Un autre fait troublant vient s’ajouter aux données observables : le silence pesant des agences spatiales européenne, américaine, russe et même chinoise sur le sujet, alors que leurs sondes et télescopes enregistrement nombre d’informations et d’images en temps réel. The International Asteroid Warning Network (IAWN) sera d’ailleurs activé à partir du 27 novembre 2025 jusqu’au 26 janvier 2025 : cela signifie que tous les télescopes terrestres seront coordonnés (pour la première fois !) et tournés vers l’objet 3I/ATLAS…

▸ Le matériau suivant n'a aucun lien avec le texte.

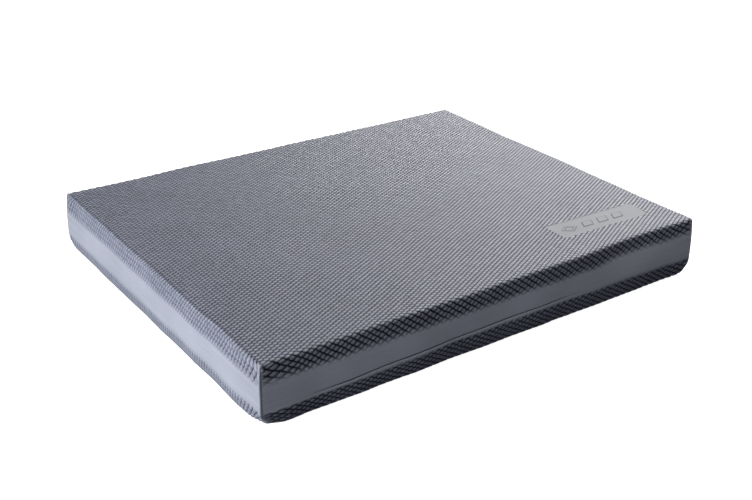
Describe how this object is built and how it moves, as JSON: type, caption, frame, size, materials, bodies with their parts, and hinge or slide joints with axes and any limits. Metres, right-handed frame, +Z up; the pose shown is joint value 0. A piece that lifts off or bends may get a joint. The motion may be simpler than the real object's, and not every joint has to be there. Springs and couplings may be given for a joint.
{
  "type": "foam balance pad",
  "caption": "Thick flat rectangular foam pad with an embossed lozenge grip on its top and bottom, plain sides and a smooth label patch in one corner, for standing balance exercises.",
  "frame": {"origin": "middle of the underside, on the floor", "axes": "+X along the long side, +Y along the short side away from the label, +Z up"},
  "size_m": [0.5, 0.402, 0.063],
  "materials": {
    "embossed_foam": "matte closed-cell thermoplastic foam, embossed all over with small lozenges",
    "core_foam": "matte closed-cell thermoplastic foam, smooth pressed edge",
    "label_foam": "smooth satin pressed foam"
  },
  "bodies": {
    "root": {"bottom_cover_sheet": "embossed_foam", "bottom_core_sheet": "core_foam", "lower_core_sheet": "core_foam", "upper_core_sheet": "core_foam", "top_core_sheet": "core_foam", "top_cover_sheet": "embossed_foam", "label_patch": "label_foam"}
  },
  "joints": []
}
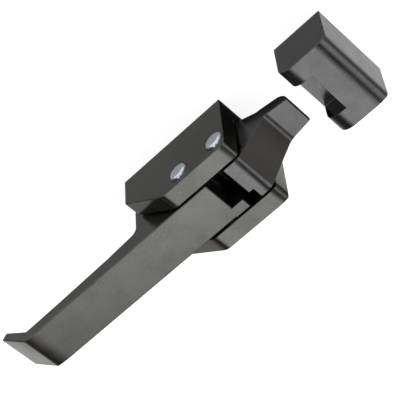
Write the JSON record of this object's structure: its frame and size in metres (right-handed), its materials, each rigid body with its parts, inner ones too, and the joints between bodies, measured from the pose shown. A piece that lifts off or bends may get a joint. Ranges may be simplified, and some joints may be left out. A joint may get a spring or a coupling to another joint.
{
  "type": "lever slam latch with keeper",
  "caption": "Lever-operated door latch: long pull lever between side cheeks draws back a sloping spring bolt; separate slotted keeper block catches it.",
  "frame": {"origin": "centre of the part's footprint on the mounting plane, below housing, lever and keeper together", "axes": "+X from the lever's tip towards the keeper, +Y towards the side with the pin heads, +Z out of the mounting plane towards the user"},
  "size_m": [0.189, 0.0374, 0.0335],
  "materials": {
    "housing": "satin dark grey powder coat on die-cast zinc",
    "lever_handle": "satin dark grey powder coat on die-cast zinc",
    "latch_bolt": "satin dark grey powder coat on die-cast zinc",
    "keeper": "satin dark grey powder coat on die-cast zinc",
    "lever_pivot_pin": "bright zinc plate",
    "bolt_guide_pin": "bright zinc plate",
    "drive_pin": "bright zinc plate",
    "spring_guide_rod": "bright zinc plate",
    "back_plate_screw": "bright zinc plate",
    "keeper_wear_strip": "bright zinc plate",
    "pin_retaining_ring": "plain steel",
    "drive_roller": "plain steel",
    "bolt_spring": "plain steel",
    "back_plate": "plain steel",
    "mount_insert": "plain steel",
    "keeper_insert": "plain steel",
    "lever_bush": "moulded",
    "lever_stop_pad": "matte"
  },
  "bodies": {
    "housing": {"housing": "housing", "lever_pivot_pin": "lever_pivot_pin", "bolt_guide_pin": "bolt_guide_pin", "pin_retaining_ring_1": "pin_retaining_ring", "pin_retaining_ring_2": "pin_retaining_ring", "bolt_spring_1": "bolt_spring", "bolt_spring_2": "bolt_spring", "spring_guide_rod_1": "spring_guide_rod", "spring_guide_rod_2": "spring_guide_rod", "back_plate": "back_plate", "back_plate_screw_1": "back_plate_screw", "back_plate_screw_2": "back_plate_screw", "mount_insert_1": "mount_insert", "mount_insert_2": "mount_insert", "mount_insert_3": "mount_insert", "mount_insert_4": "mount_insert", "lever_stop_pad": "lever_stop_pad"},
    "lever": {"lever_handle": "lever_handle", "lever_bush_1": "lever_bush", "lever_bush_2": "lever_bush", "drive_roller": "drive_roller", "drive_pin": "drive_pin"},
    "bolt": {"latch_bolt": "latch_bolt"},
    "keeper": {"keeper": "keeper", "keeper_insert_1": "keeper_insert", "keeper_insert_2": "keeper_insert", "keeper_wear_strip": "keeper_wear_strip"}
  },
  "joints": [
    {"name": "lever_swing", "type": "hinge", "parent": "housing", "child": "lever", "pos_m": [0.01791, -0.00065, 0.0267], "axis": [0, 1, 0], "range_deg": [0, 22]},
    {"name": "bolt_slide", "type": "slide", "parent": "housing", "child": "bolt", "axis": [1, 0, 0], "range_m": [-0.00372, 0], "stiffness_N_per_m": 600, "springref_m": 0.006, "deforming": ["bolt_spring_1", "bolt_spring_2"]},
    {"name": "keeper_slide", "type": "slide", "parent": "housing", "child": "keeper", "axis": [1, 0, 0], "range_m": [-0.0181, 0]}
  ],
  "couplings": [
    {"joint": "bolt_slide", "follows": "lever_swing", "m_per_rad": -0.009636}
  ]
}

Si la communauté scientifique reste divisée sur son origine, les hypothèses audacieuses d’Avi Loeb ont catalysé un débat public et scientifique, relayé par une presse oscillant entre rigueur et sensationnalisme. Alors que 3I/ATLAS est actuellement caché derrière le Soleil, de nouvelles observations seront cruciales en novembre pour déterminer s’il s’agit d’un corps naturel atypique ou, comme certains l’envisagent, d’un indice d’une présence technologique extraterrestre. Pour l’heure, l’objet reste un mystère intriguant, invitant à la prudence, au champ des possibles, et à la poursuite des investigations.